Since Ian died I suppose I have been letting the ideas of aging and dying creep forward into the front of my thoughts. I’m not getting morbid, don’t think that, but I guess at 73 it is understandable.
So I was thinking about things and all of a sudden – I mean like a bolt of lightning – I started thinking of Papa Borg. I can see his lounge room and the front of the house on Warrigal Road. I don’t think I ever went further into the house.
Papa Borg was old. At least he was old then. He was probably, if the truth be known, a lot younger than I am now. Papa Borg had a daughter. She was very interesting because I had never before met or even got to know a girl who wasn’t a white Anglo-Saxon protestant. The Borgs were Egyptian. I don’t know if they were part of the great Jewish diaspora but with a name like that, probably.
I don’t think I have ever been made to feel more welcome and comfortable in any house. It wasn’t because here was a young Australian boy who would take our daughter off our hands. We weren’t ‘an item’ – I was a friend and became Papa Borg’s friend long after I stopped seeing his daughter. I do not even remember her name.

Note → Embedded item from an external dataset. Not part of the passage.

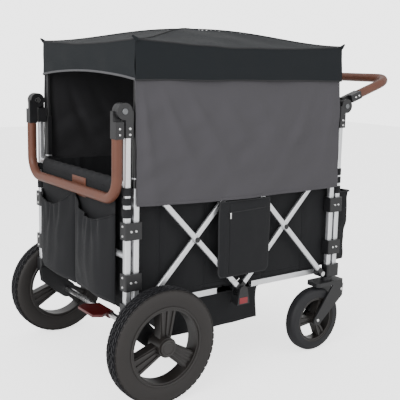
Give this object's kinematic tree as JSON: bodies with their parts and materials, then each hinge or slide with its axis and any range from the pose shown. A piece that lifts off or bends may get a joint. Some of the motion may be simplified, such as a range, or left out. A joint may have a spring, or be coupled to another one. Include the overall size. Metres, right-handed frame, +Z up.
{
  "type": "folding stroller wagon",
  "caption": "Folding wagon for children with a cloth tub, crossed side bars, a canopy with curtains, turning handles, swivel front wheels and a foot brake.",
  "frame": {"origin": "on the ground, below the middle of the box round the wagon as stored: open, rear handle hanging, front handle raised", "axes": "+Z up, +X towards the swivel wheels (front), -Y the side with the flat pocket (right)"},
  "size_m": [0.9996, 0.646, 0.922],
  "materials": {
    "frame_tube": "satin anodised",
    "black_plastic": "fine texture",
    "rivet_steel": "satin",
    "black_steel": "satin powder coat",
    "button_plastic": "satin",
    "grip_leather": "smooth, stitched",
    "tub_cloth": "plain weave",
    "canopy_cloth": "tight weave",
    "curtain_cloth": "soft weave",
    "tyre_rubber": "matt",
    "rim_plastic": "satin",
    "pedal_red": "semi gloss"
  },
  "bodies": {
    "rear_frame": {"rear_outer_frame": "frame_tube", "rear_inner_posts": "frame_tube", "rear_post_fittings": "black_plastic", "rear_axle_arms": "black_plastic", "rear_axle": "rivet_steel", "rear_fasteners": "rivet_steel", "rear_end_panel": "tub_cloth", "rear_pockets": "tub_cloth", "rear_canopy_poles": "black_steel", "canopy_roof": "canopy_cloth", "canopy_curtains": "curtain_cloth", "canopy_rods": "black_steel", "tub_sides": "tub_cloth", "under_basket": "tub_cloth"},
    "front_frame": {"front_outer_frame": "frame_tube", "front_inner_posts": "frame_tube", "front_post_fittings": "black_plastic", "caster_sockets": "black_plastic", "front_fasteners": "rivet_steel", "front_end_panel": "tub_cloth", "front_bag": "tub_cloth", "front_canopy_poles": "black_steel"},
    "bar_a": {"bar_a": "frame_tube", "bar_a_fittings": "black_plastic"},
    "bar_b": {"bar_b": "frame_tube", "bar_b_fittings": "black_plastic"},
    "bar_c": {"bar_c": "frame_tube", "bar_c_fittings": "black_plastic"},
    "bar_d": {"bar_d": "frame_tube", "bar_d_fittings": "black_plastic"},
    "rear_slider": {"rear_sliders": "black_plastic"},
    "front_slider": {"front_sliders": "black_plastic"},
    "centre": {"centre_brackets": "black_plastic", "centre_floor_board": "tub_cloth", "side_pocket": "tub_cloth"},
    "rear_floor": {"rear_floor_rails": "frame_tube", "rear_floor_board": "tub_cloth"},
    "front_floor": {"front_floor_rails": "frame_tube", "front_floor_board": "tub_cloth"},
    "rear_handle": {"rear_handle_tube": "frame_tube", "rear_handle_grip": "grip_leather", "rear_handle_sockets": "black_plastic"},
    "front_handle": {"front_handle_tube": "frame_tube", "front_handle_grip": "grip_leather", "front_handle_sockets": "black_plastic"},
    "brake_pedal": {"brake_pedal": "pedal_red"},
    "rear_button_right": {"rear_button_right": "button_plastic"},
    "rear_button_left": {"rear_button_left": "button_plastic"},
    "front_button_right": {"front_button_right": "button_plastic"},
    "front_button_left": {"front_button_left": "button_plastic"},
    "rear_wheel_right": {"rear_rim_right": "rim_plastic", "rear_tyre_right": "tyre_rubber"},
    "caster_right": {"caster_fork_right": "black_plastic"},
    "caster_wheel_right": {"caster_rim_right": "rim_plastic", "caster_tyre_right": "tyre_rubber"},
    "rear_wheel_left": {"rear_rim_left": "rim_plastic", "rear_tyre_left": "tyre_rubber"},
    "caster_left": {"caster_fork_left": "black_plastic"},
    "caster_wheel_left": {"caster_rim_left": "rim_plastic", "caster_tyre_left": "tyre_rubber"}
  },
  "joints": [
    {"name": "fold", "type": "hinge", "parent": "rear_frame", "child": "bar_a", "pos_m": [-0.37581, 0, 0.226], "axis": [0, -1, 0], "range_deg": [0, 28.5], "deforming": ["canopy_roof", "canopy_curtains", "canopy_rods", "tub_sides"]},
    {"name": "rear_cross", "type": "hinge", "parent": "bar_a", "child": "bar_b", "pos_m": [-0.22481, 0, 0.384], "axis": [0, -1, 0], "range_deg": [-57.3, 0]},
    {"name": "centre_top", "type": "hinge", "parent": "bar_a", "child": "bar_c", "pos_m": [-0.07381, 0, 0.542], "axis": [0, -1, 0], "range_deg": [-57.3, 0]},
    {"name": "front_cross", "type": "hinge", "parent": "bar_c", "child": "bar_d", "pos_m": [0.07719, 0, 0.384], "axis": [0, -1, 0], "range_deg": [0, 57.3]},
    {"name": "rear_slider_pivot", "type": "hinge", "parent": "bar_b", "child": "rear_slider", "pos_m": [-0.37581, 0, 0.542], "axis": [0, -1, 0], "range_deg": [0, 28.8]},
    {"name": "front_slider_pivot", "type": "hinge", "parent": "bar_d", "child": "front_slider", "pos_m": [0.22819, 0, 0.542], "axis": [0, -1, 0], "range_deg": [-28.8, 0]},
    {"name": "centre_bottom", "type": "hinge", "parent": "bar_b", "child": "centre", "pos_m": [-0.07381, 0, 0.226], "axis": [0, -1, 0], "range_deg": [0, 28.8]},
    {"name": "front_low", "type": "hinge", "parent": "bar_c", "child": "front_frame", "pos_m": [0.22819, 0, 0.226], "axis": [0, -1, 0], "range_deg": [0, 28.8]},
    {"name": "rear_floor_hinge", "type": "hinge", "parent": "rear_frame", "child": "rear_floor", "pos_m": [-0.37581, 0, 0.226], "axis": [0, -1, 0], "range_deg": [0, 88.08]},
    {"name": "front_floor_hinge", "type": "hinge", "parent": "front_frame", "child": "front_floor", "pos_m": [0.22819, 0, 0.226], "axis": [0, -1, 0], "range_deg": [-88.08, 0]},
    {"name": "rear_handle_turn", "type": "hinge", "parent": "rear_frame", "child": "rear_handle", "pos_m": [-0.43881, 0, 0.714], "axis": [0, 1, 0], "range_deg": [0, 150]},
    {"name": "front_handle_turn", "type": "hinge", "parent": "front_frame", "child": "front_handle", "pos_m": [0.29119, 0, 0.714], "axis": [0, -1, 0], "range_deg": [-108.5, 41.5]},
    {"name": "rear_button_right_press", "type": "slide", "parent": "rear_frame", "child": "rear_button_right", "axis": [0, 1, 0], "range_m": [0, 0.0025], "stiffness_N_per_m": 400},
    {"name": "rear_button_left_press", "type": "slide", "parent": "rear_frame", "child": "rear_button_left", "axis": [0, -1, 0], "range_m": [0, 0.0025], "stiffness_N_per_m": 400},
    {"name": "front_button_right_press", "type": "slide", "parent": "front_frame", "child": "front_button_right", "axis": [0, 1, 0], "range_m": [0, 0.0025], "stiffness_N_per_m": 400},
    {"name": "front_button_left_press", "type": "slide", "parent": "front_frame", "child": "front_button_left", "axis": [0, -1, 0], "range_m": [0, 0.0025], "stiffness_N_per_m": 400},
    {"name": "rear_wheel_right_spin", "type": "hinge", "parent": "rear_frame", "child": "rear_wheel_right", "pos_m": [-0.35381, -0.298, 0.146], "axis": [0, 1, 0], "continuous": true},
    {"name": "caster_right_swivel", "type": "hinge", "parent": "front_frame", "child": "caster_right", "pos_m": [0.25419, -0.248, 0.203], "axis": [0, 0, 1], "continuous": true},
    {"name": "caster_wheel_right_spin", "type": "hinge", "parent": "caster_right", "child": "caster_wheel_right", "pos_m": [0.20219, -0.248, 0.093], "axis": [0, 1, 0], "continuous": true},
    {"name": "rear_wheel_left_spin", "type": "hinge", "parent": "rear_frame", "child": "rear_wheel_left", "pos_m": [-0.35381, 0.298, 0.146], "axis": [0, 1, 0], "continuous": true},
    {"name": "caster_left_swivel", "type": "hinge", "parent": "front_frame", "child": "caster_left", "pos_m": [0.25419, 0.248, 0.203], "axis": [0, 0, 1], "continuous": true},
    {"name": "caster_wheel_left_spin", "type": "hinge", "parent": "caster_left", "child": "caster_wheel_left", "pos_m": [0.20219, 0.248, 0.093], "axis": [0, 1, 0], "continuous": true},
    {"name": "brake_press", "type": "hinge", "parent": "rear_frame", "child": "brake_pedal", "pos_m": [-0.35381, 0, 0.146], "axis": [0, -1, 0], "range_deg": [0, 20]}
  ],
  "couplings": [
    {"joint": "rear_cross", "follows": "fold", "ratio": -2},
    {"joint": "centre_top", "follows": "fold", "ratio": -2},
    {"joint": "front_cross", "follows": "fold", "ratio": 2},
    {"joint": "rear_slider_pivot", "follows": "fold", "ratio": 1},
    {"joint": "front_slider_pivot", "follows": "fold", "ratio": -1},
    {"joint": "centre_bottom", "follows": "fold", "ratio": 1},
    {"joint": "front_low", "follows": "fold", "ratio": 1},
    {"joint": "rear_floor_hinge", "follows": "fold", "ratio": 3.08},
    {"joint": "front_floor_hinge", "follows": "fold", "ratio": -3.08}
  ]
}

But one day she rang me and said, “This week-end it is my father’s birthday and I am sure he would love to see you.”
What do I get an old man for a gift? I worried over that for the next few days and then I knew. Papa Borg loved to sit in front of the television set watching symphony orchestras. From start to finish. And he would conduct. So one my lunch break from work I went down to Halls’ Music Store in Elizabeth Street and I purchased a conductor’s baton.
On Sunday I knocked on the door and was welcomed as usual. And I gave him his gift. It was very embarrassing. He stood up and hugged me and cried great big real tears. I had never seen any man cry. Never.
Then he put a symphony on the Gramophone and made me, and the rest of the family, sit and watch him as he conducted. It was bliss.
It is a memory I am happy to have back again.